A practical design rule emerges from this. Every analytic workflow should have explicit human checkpoint nodes at three high-stakes points: after the initial hypothesis generation (before the agent invests retrieval resources in the wrong hypothesis set), after the evidence package is assembled (before the agent scores evidence that the analyst hasn't reviewed for reliability), and before any output is delivered to a decision-maker (after the agent has completed its structured assessment but before the analyst endorses it). LangGraph's interrupt mechanism makes these checkpoints technically trivial to implement. The analytic discipline to use them is not trivial. It requires treating the agent as a capable subordinate whose work is worth reviewing, rather than an oracle whose outputs can be passed upstream without inspection.

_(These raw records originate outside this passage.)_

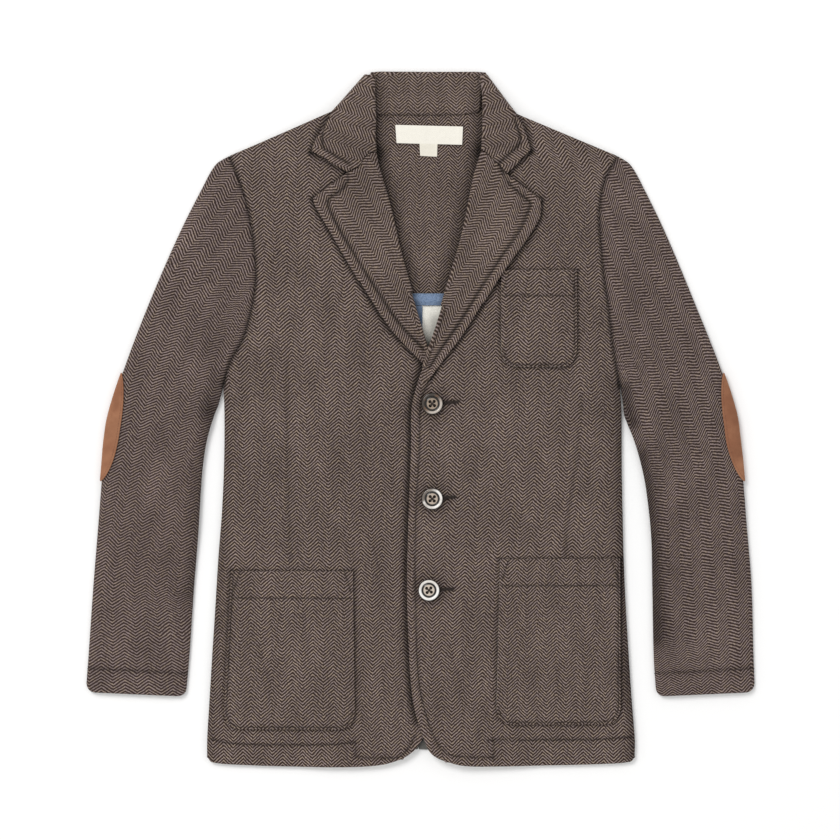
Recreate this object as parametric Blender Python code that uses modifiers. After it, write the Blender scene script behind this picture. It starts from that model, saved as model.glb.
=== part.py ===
"""Boy's single-breasted blazer in herringbone fleece, laid flat with its front up.

The garment lies in the XY plane and rests on Z = 0. +X is the wearer's left, +Y runs from the hem
to the collar. The wearer's left front laps over the right one. Left and right are the wearer's.

The tables below hold millimetres. Across the garment they are measured from its middle line, and
heights from the lowest point of the hem. Reaches are distances from the middle line.
"""
import math
from collections import namedtuple

import bmesh
import bpy
from mathutils import Vector

MM = 0.001

# Driving sizes of the laid garment.
LENGTH = 585.0
MIDDLE_OF_WIDTH = -0.4
CENTRE_BACK = -2.3
LAP_MIDDLE = 3.0

# Thickness of each cloth, the gap at seams, and the gap below what lies on a front.
CLOTH = 1.8
FACING_CLOTH = 1.2
TAPE_CLOTH = 1.0
LABEL_CLOTH = 0.6
LAPEL_CLOTH = 2.2
COLLAR_CLOTH = 2.4
SLEEVE_CLOTH = 1.6
PATCH_CLOTH = 1.2
GAP = 0.3
STACK_GAP = 0.5

# Air between the layers, and the steps that layers make over one another.
AIR = 2.2
FACING_STEP = FACING_CLOTH + STACK_GAP
COLLAR_STEP = COLLAR_CLOTH + GAP
OVERLAP_STEP = CLOTH + STACK_GAP
LAPEL_STEP = LAPEL_CLOTH + STACK_GAP

BUTTON_RADIUS = 9.0
BUTTON_HEIGHT = 3.0
BUTTON_HOLE_RADIUS = 0.85
BUTTON_HOLE_CIRCLE = 2.1
BUTTON_FACE_HEIGHT = 2.0
BUTTON_STEPS = 24
HOLE_STEPS = 8

RIGHT, LEFT = -1, 1

Reach = namedtuple("Reach", "height right left")
Spot = namedtuple("Spot", "x y")
SleeveSection = namedtuple("SleeveSection", "outer_height inner_height armhole_share crown lift")
Crease = namedtuple("Crease", "x0 y0 x1 y1 rise width")
Pocket = namedtuple("Pocket", "top_outer top_inner bottom_outer bottom_inner")
Ramp = namedtuple("Ramp", "start run")
Ring = namedtuple("Ring", "inset height")
Fold = namedtuple("Fold", "leg depth bulge loss")

# Side seams, from the hem to the underarm.
SIDE_SEAM = (
    Reach(height=9.0, right=179.8, left=179.6),
    Reach(height=23.5, right=179.8, left=179.8),
    Reach(height=54.0, right=178.0, left=177.4),
    Reach(height=94.0, right=175.6, left=174.7),
    Reach(height=134.0, right=173.0, left=172.3),
    Reach(height=175.0, right=170.5, left=170.5),
    Reach(height=215.0, right=167.4, left=169.5),
    Reach(height=255.0, right=165.6, left=168.8),
    Reach(height=300.0, right=165.3, left=168.6),
    Reach(height=320.0, right=166.3, left=167.3),
)

# Armhole seams, from the underarm to the shoulder point.
ARMHOLE = (
    Reach(height=320.0, right=166.3, left=167.3),
    Reach(height=341.0, right=160.2, left=163.4),
    Reach(height=361.0, right=149.5, left=160.4),
    Reach(height=391.0, right=141.3, left=157.0),
    Reach(height=414.0, right=138.7, left=153.6),
    Reach(height=437.0, right=140.4, left=151.4),
    Reach(height=464.5, right=144.5, left=149.9),
    Reach(height=491.5, right=152.0, left=153.7),
    Reach(height=514.3, right=161.3, left=165.3),
)

# Outer folds of the sleeves, from the cuff to the shoulder point.
SLEEVE_OUTER_FOLD = (
    Reach(height=71.0, right=281.4, left=280.6),
    Reach(height=94.0, right=279.7, left=279.7),
    Reach(height=154.5, right=275.5, left=278.0),
    Reach(height=205.0, right=271.3, left=273.8),
    Reach(height=255.5, right=267.1, left=269.6),
    Reach(height=275.5, right=265.4, left=267.3),
    Reach(height=295.7, right=262.1, left=264.6),
    Reach(height=326.0, right=252.8, left=255.4),
    Reach(height=386.5, right=230.2, left=231.8),
    Reach(height=447.0, right=204.1, left=206.6),
    Reach(height=487.0, right=184.0, left=187.3),
    Reach(height=507.5, right=172.2, left=175.6),
    Reach(height=514.3, right=161.3, left=165.3),
)

# Inner folds of the sleeves, from the cuff to the underarm.
SLEEVE_INNER_FOLD = (
    Reach(height=64.5, right=197.4, left=197.6),
    Reach(height=94.0, right=194.8, left=195.7),
    Reach(height=154.5, right=190.7, left=194.5),
    Reach(height=195.0, right=187.3, left=193.4),
    Reach(height=235.0, right=184.8, left=189.0),
    Reach(height=255.5, right=183.1, left=184.8),
    Reach(height=275.5, right=179.8, left=178.9),
    Reach(height=295.7, right=173.9, left=170.9),
    Reach(height=306.0, right=169.9, left=169.7),
    Reach(height=320.0, right=166.3, left=167.3),
)

# One row for each section of a sleeve, from the armhole to the cuff: where it meets the two folds,
# how much of the armhole's curve it keeps, the height of its crown and how far it is off the floor.
SLEEVE_SECTIONS = (
    SleeveSection(514.3, 320.0, 1.00, 4.1, 0.0),
    SleeveSection(507.5, 319.0, 0.94, 4.5, 0.0),
    SleeveSection(487.0, 316.0, 0.83, 5.1, 0.0),
    SleeveSection(460.0, 312.5, 0.70, 5.7, 0.0),
    SleeveSection(428.0, 307.0, 0.54, 6.2, 0.0),
    SleeveSection(392.0, 299.0, 0.38, 6.4, 0.4),
    SleeveSection(358.0, 288.0, 0.24, 6.4, 1.7),
    SleeveSection(326.0, 272.0, 0.13, 6.2, 1.7),
    SleeveSection(296.0, 252.0, 0.06, 6.0, 1.7),
    SleeveSection(264.0, 229.0, 0.02, 6.0, 1.7),
    SleeveSection(230.0, 204.0, 0.00, 6.0, 1.7),
    SleeveSection(195.0, 176.0, 0.00, 6.2, 0.5),
    SleeveSection(154.5, 144.0, 0.00, 6.2, 0.0),
    SleeveSection(112.0, 106.0, 0.00, 5.8, 0.0),
    SleeveSection(71.0, 64.5, 0.00, 5.0, 0.0),
)
CUFF_DIP = 5.0
CUFF_DIP_START = 112.0

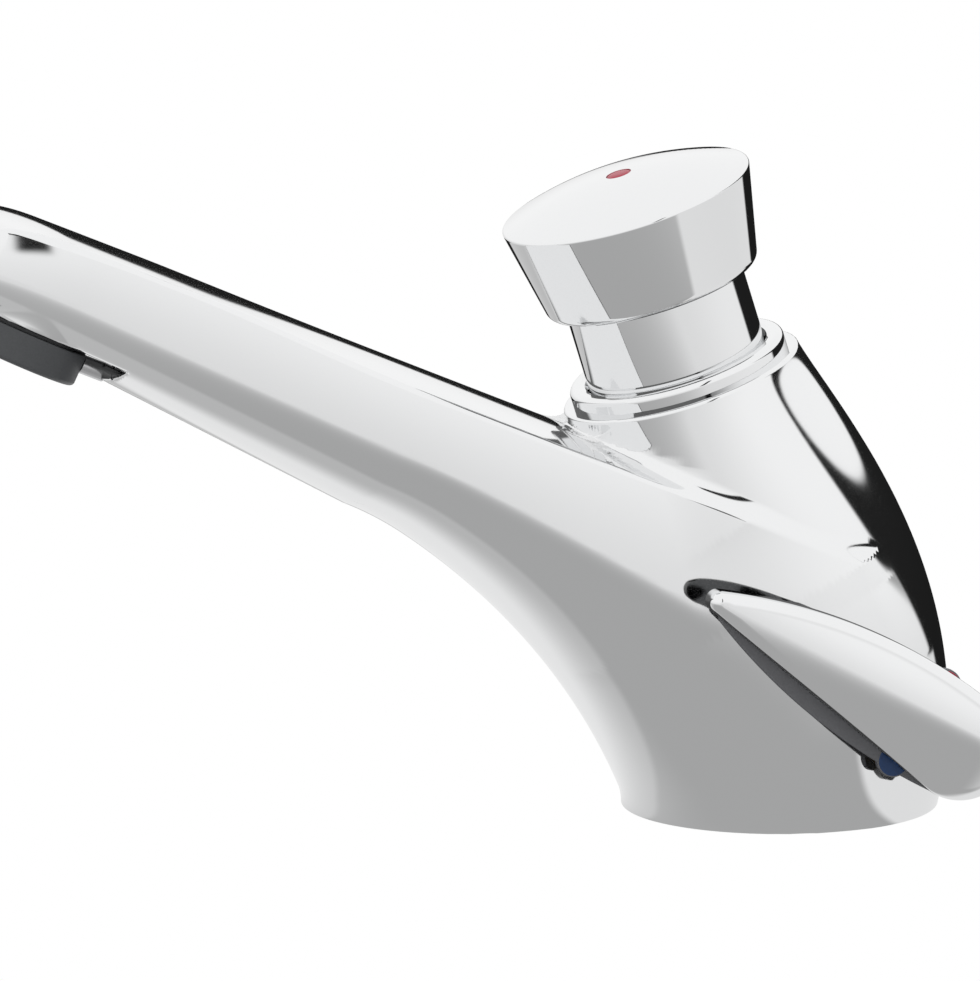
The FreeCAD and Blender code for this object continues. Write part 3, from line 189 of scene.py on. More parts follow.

The forged Git commit incident reported in April 2026 — where security researchers demonstrated that Claude could be manipulated into approving hostile code when Git metadata was spoofed to impersonate a trusted maintainer — sharpens this point. The agent was doing exactly what it was designed to do: reviewing code changes against trusted-contributor criteria. No one had designed a cryptographic verification step. The human checkpoint that would have caught the spoofed identity wasn't there. The agent executed faithfully. The design was wrong.
The Skill Is Workflow Architecture
The gap between "using AI" and "building analytic workflows" is a design gap, not an engineering gap. It is the difference between knowing what question to ask and knowing how to structure a process that asks the right questions in the right order, accumulates evidence against a structured analytic framework, connects to the data sources where ground truth lives, and places human judgment at the nodes where it matters.
That design skill — specifying hypotheses, defining indicators, selecting tools, structuring state, positioning checkpoints — is now a core competency for analysts who want to operate at the capability frontier. The models are capable enough. The frameworks — LangGraph, LangChain (a library for chaining LLM calls into multi-step applications), CrewAI (an open-source framework for orchestrating multiple AI agents with defined roles) — are mature enough for production use. LangGraph is best for enterprises and technical teams that need durable, auditable, long-running agent workflows with precise control over execution order and error recovery. It reached version 1.0 in late 2024 and has become the default runtime for LangChain agents. The tool ecosystem is sufficiently broad that most of the external data sources analysts already use can be connected via MCP-compliant wrappers. The infrastructure problem is solved, or close enough.
What isn't solved — what cannot be solved by better models or more capable frameworks — is the analytic design problem. The analyst who can specify a clean ACH workflow, define genuinely diagnostic indicators, build credibility assessment into the tool call sequence, and position human checkpoints at the right nodes will get substantially more out of the current capability frontier than the analyst who is still treating each model interaction as an isolated prompt.
The agent executes procedure. The analyst designs it.
The question worth asking before starting any complex analysis is no longer what should I ask the model? It is: what process should I design, and where do I need to be in the loop?